Now whether this incident is real or not, or whether it affected Batra to sacrifice his life to protect his team, is beside the point. The manner in which Shershaah’s screenplay is designed, looking too constructed to be true could be argued as the more affecting death of the two.
Another scene that reeks of familiarity is when Batra goes to meet Dimple (Kiara Advani) unannounced. Before he leaves for the war again, she asks him to come back for her. There is sadness in her eyes and uncertainty in voice. Batra cuts his finger and puts a tilak on her forehead, signalling a unification of hearts. It is too flimsy and sugary to be Bollywood and it isn’t a surprise that the line: ‘soldiers live by chance, love by choice and kill by profession’ is apparently Batra’s. But you get the drift…you know the eventuality.
Mind you, all of which is not to suggest that Shershaah is a bad film. It is well-made and could have been a recommendable watch. There is a vision in cinematography (Kamaljeet Negi), earnestness in direction (Vishnu Vardhan) and flavour in music (Tanishk Bagchi, B Praak, Jaani, Jasleen Royal, Javed-Mohsin and Vikram Montrose).

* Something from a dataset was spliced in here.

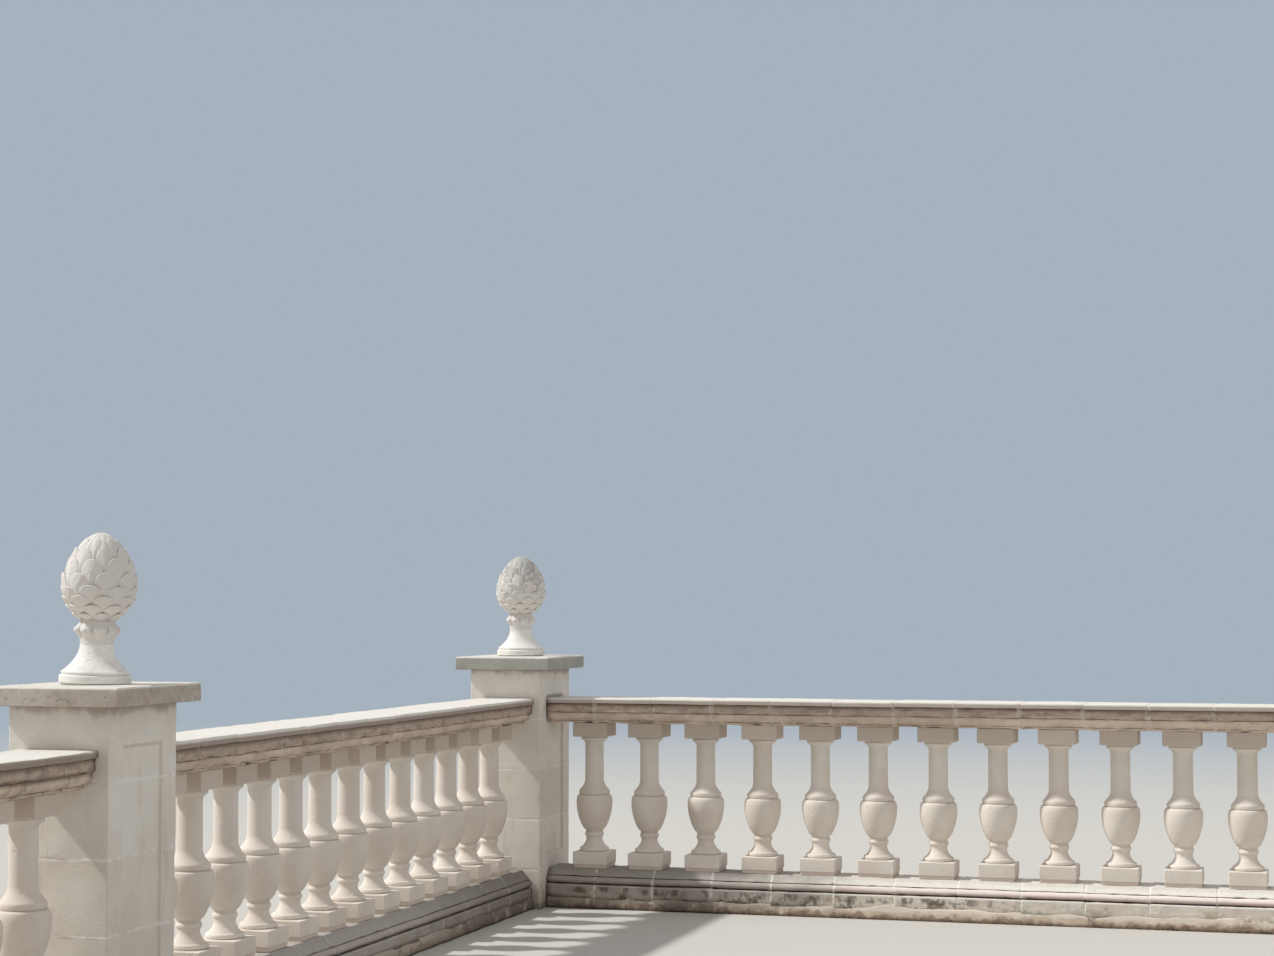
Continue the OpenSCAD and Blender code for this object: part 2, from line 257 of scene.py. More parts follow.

The issue is not with the execution but with the writing. It is bathed in the same familiarity as the other Indian war films, with Lakshya and Uri: The Surgical Strike being obvious exceptions.
Shershaah follows a similar structural, narrative arc as last year’s Gunjan Saxena: The Kargil Girl, also released on the Independence Day weekend. Given how both these films are produced by Dharma Productions, I half-expected Jahnvi Kapoor (as Gunjan Saxena) to make a swashbuckling cameo, rescuing men from the operation.
In the opening, we see Captain Vikram Batra and his troops in the middle of action when they are on the way to destroy the last Pakistani bunker that would recapture the peak. It is a flashback, flash forward narrative, like we saw in Gunjan… But unlike Sharan Sharma’s film, which got its rock-solid emotional beats right by exploring the dynamics of a father-daughter, Shershaah looks scattered. There is a childhood episode in Batra’s life which neither has emotional heft nor says anything about him. It acts as a filler, just as the romance with Dimple. But these are a few supposedly “charming” portions you buy Sidharth as Vikram Batra, not in the battlefield.
Narrated by Vikram Batra’s twin brother, Vishal Batra (also played by Sidharth Malhotra), Shershaah makes up for its mishaps in the second half by entering the warzone. Twenty-five-year-old Batra’s heroics during the Kargil War are morphed into hair-raising action pieces and we do get a sense of war, though sporadically. It makes you think how marvellous Uri was, despite it being a really well-made work of propaganda. In that sense, Shershaah is not loud, rather, a ‘soft’ film. But for us to participate, it needed more friction.